It’s a tale about the art of deception and the seduction of eternal youth. It takes its characters along a hidden path through a house of mirrors and a carousel ride that spins time and terror.
Bradbury’s classic battle of good versus evil takes place on a magical set designed by Kristen Gribbin.
Her multi-dimensional townscape with layers of perspective is phenomenal. Is it concrete or gauze? Frozen or vapor? There are half-a-dozen building facades, seven doors, four windows, four balconies, several porches, a sewer, a trap door, and a Ferris wheel behind it all.
And the brightest and best talents on stage are the youngsters who are central to the story, two young actors in the roles of two 13-year-old boys eager to grow-up too fast.
Jacob Zelinski plays Jim Nightshade, a boy alone with his mother after death has visited three times and snatched his father and two brothers. Ryan Lynch plays Will Halloway, a blonde boy with a father past 60, a boy who is less daredevil and more the son of a quiet librarian.

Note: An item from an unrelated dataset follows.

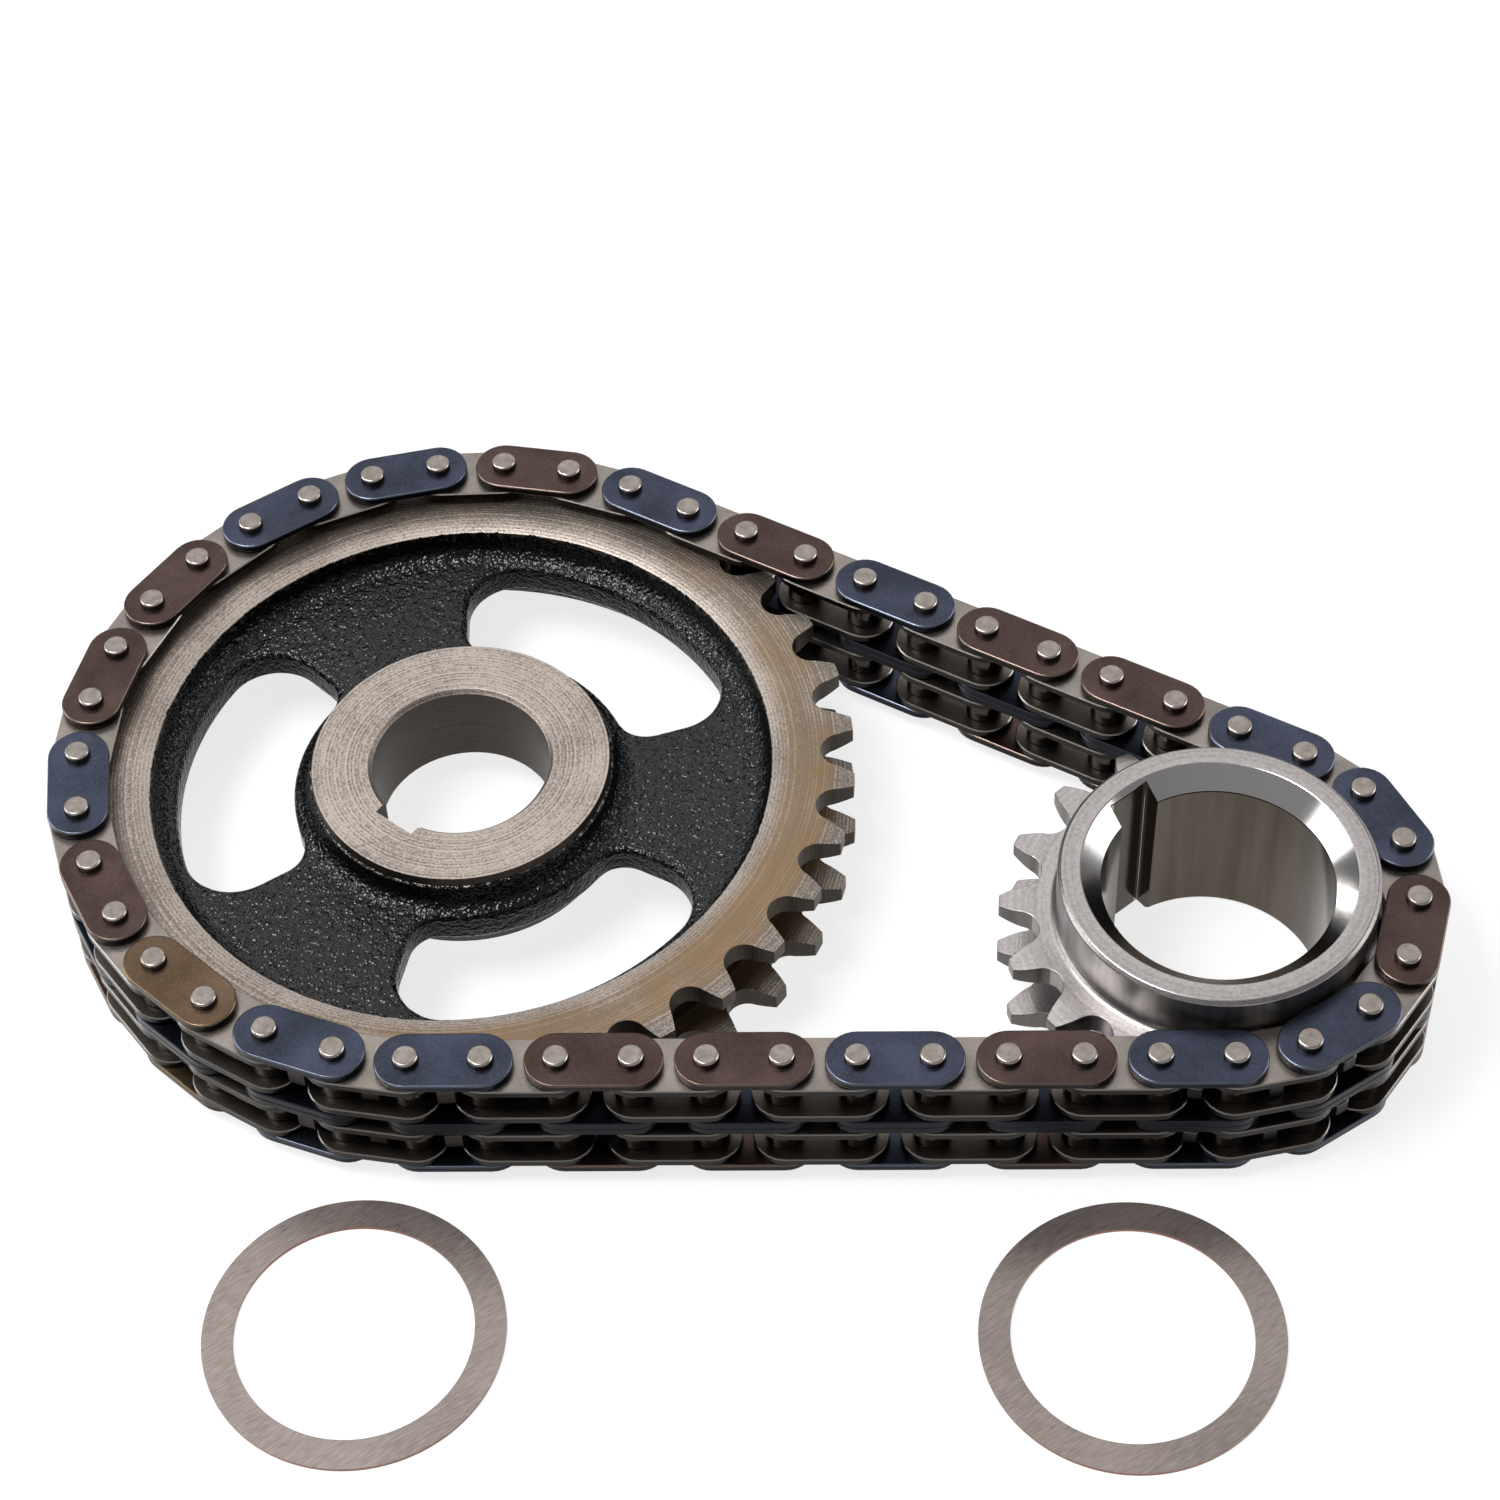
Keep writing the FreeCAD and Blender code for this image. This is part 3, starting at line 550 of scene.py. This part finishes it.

Zelinski and Lynch do a first-rate job and act beyond their years. Zelinksi, a freshman at U of D Jesuit High School, brings a rich physical and emotional complexity to his role, one that feels confident and right to the audience.
Lynch, an 8th grader at Hart Middle School in Rochester, is true to the softer, younger character.
Both boys have been on the MBT stage before.
Another amazing performance is delivered by Lisa Lauren Smith as the Dust Witch. Her tricks of voice, dancing and twitching are a treat.
In a cast of 17, adult lead roles star Paul Hopper as Tom Fury, Marty Smith as Mr. Halloway and Aaron Alpern as Mr. Dark.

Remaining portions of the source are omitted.